Located in the northeast portion of Olympic National Forest, Louella Cabin offers guests a unique lodging experience. It was built in 1912 by Forest Service employee, E. M. Cheney, who dedicated the structure to his wife, Louella. A fireguard was stationed at the cabin during the summer and fall. During the Great Depression, a Civilian Conservation Corps (CCC) camp was built in the lower part of the meadow below the cabin and consisted of barracks, a bathhouse and mess hall. The CCC has worked on many projects in the area, including fire lookouts, trails, bridges, roads and planting trees after forest fires. After the CCC camp closed in 1939, the guard station was used by various agencies until 1976. Today, the site offers guests year-round recreation and relaxation in Olympic National Forest. Access to the cabin is by vehicle; however, snow chains may be required in winter. The cabin offers several amenities, but guests will need to bring a few of their own supplies for a truly enjoyable stay.
The four-room cabin can accommodate six people. The living room has a futon. One bedroom has a queen bed and the other has twin bunk beds. The kitchen has a table and chairs, cook stove, refrigerator, dishes, pots, silverware and cooking utensils. The cabin also has electricity and a propane heater. Propane is furnished. An outdoor portable toilet is available that is serviced weekly. There is also a fire ring near the cabin for outdoor barbecuing and campfires, as well as a covered picnic table. No drinking water is available at this facility. Guests must bring enough water for cooking, drinking and other household uses throughout their stay. Guests need to provide their own sleeping bags, pillows, flashlights, towels, dish soap, matches, cleaning supplies first aid kit, toilet paper and garbage bags. All trash and food must be packed out, and guests are expected to clean the cabin before leaving. Please leave nothing behind, if you would like to make a donation of goods to the cabin please contact the Ranger Station for a list of needs.
The required combination to gain access to the cabin is provided in the reservation confirmation email
Louella Cabin sits on a gentle slope overlooking a valley and flanked by a canopy of towering Douglas fir.
Buckhorn Wilderness is accessible from the cabin. Located in the northeast corner of Olympic National Forest, the wilderness area is divided into northern and southern portions by the Dungeness River. The northern portion descends from higher mountainous terrain to lowlands, heavily forested in fir, hemlock, and cedar with an understory of moss, ferns, and berry bushes. South of the river, the terrain soars skyward to alpine meadows and rocky ridges.
Magnificent old-growth western hemlock, western red cedar and Douglas fir dominate the forest, providing habitat for elk, black-tailed deer, black bears and mountain lions.

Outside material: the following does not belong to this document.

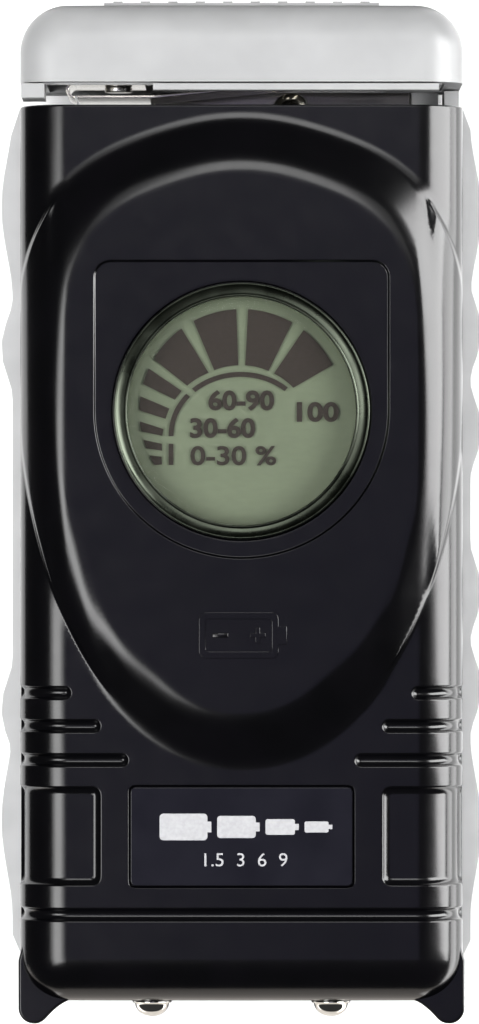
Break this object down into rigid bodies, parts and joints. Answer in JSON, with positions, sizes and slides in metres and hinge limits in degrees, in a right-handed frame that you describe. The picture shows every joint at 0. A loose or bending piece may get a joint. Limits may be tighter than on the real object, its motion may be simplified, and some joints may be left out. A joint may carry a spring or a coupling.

Take some time to visit the area around the historic Tubal Cain mine in the nearby Buckhorn Wilderness or hike to views of the Olympic mountains and Buckhorn Wilderness from the Ned Hill Lookout site. Visitors also enjoy access to Olympic National Park from this area. Take some time to visit Olympic National Park, known for its diverse and spectacular ecosystems.
The cabin is conveniently located near the Buckhorn Wilderness, which offers excellent opportunities for backpacking, horseback riding, hunting, mountain climbing and hiking, with over 58 miles of trails. Anglers will enjoy fishing the Dungeness River, and are drawn to it for steelhead and cutthroat trout, as well as chinook, coho and pink salmon. The river has its headwaters high on Mount Mystery in Olympic National Park, and descends into Dungeness Bay on the Strait of Juan de Fuca.
HOOD CANAL RNGR STA/PO BOX 280 QUILCENE WA 98376
For campground inquiries, please call: 360-765-2200
From Sequim east, for approximately 3 miles. Just past John Wayne Marina Road, turn right onto the Palo Alto Road and travel approximately 8 miles. The access drive to Louella Cabin is by an information kiosk on the right. Turn into the driveway, go past the first building, and Louella Cabin is on the right. Access to the cabin by vehicle may require chains in the winter during periods of heavy snow; the last 1/8 mile of road is not plowed.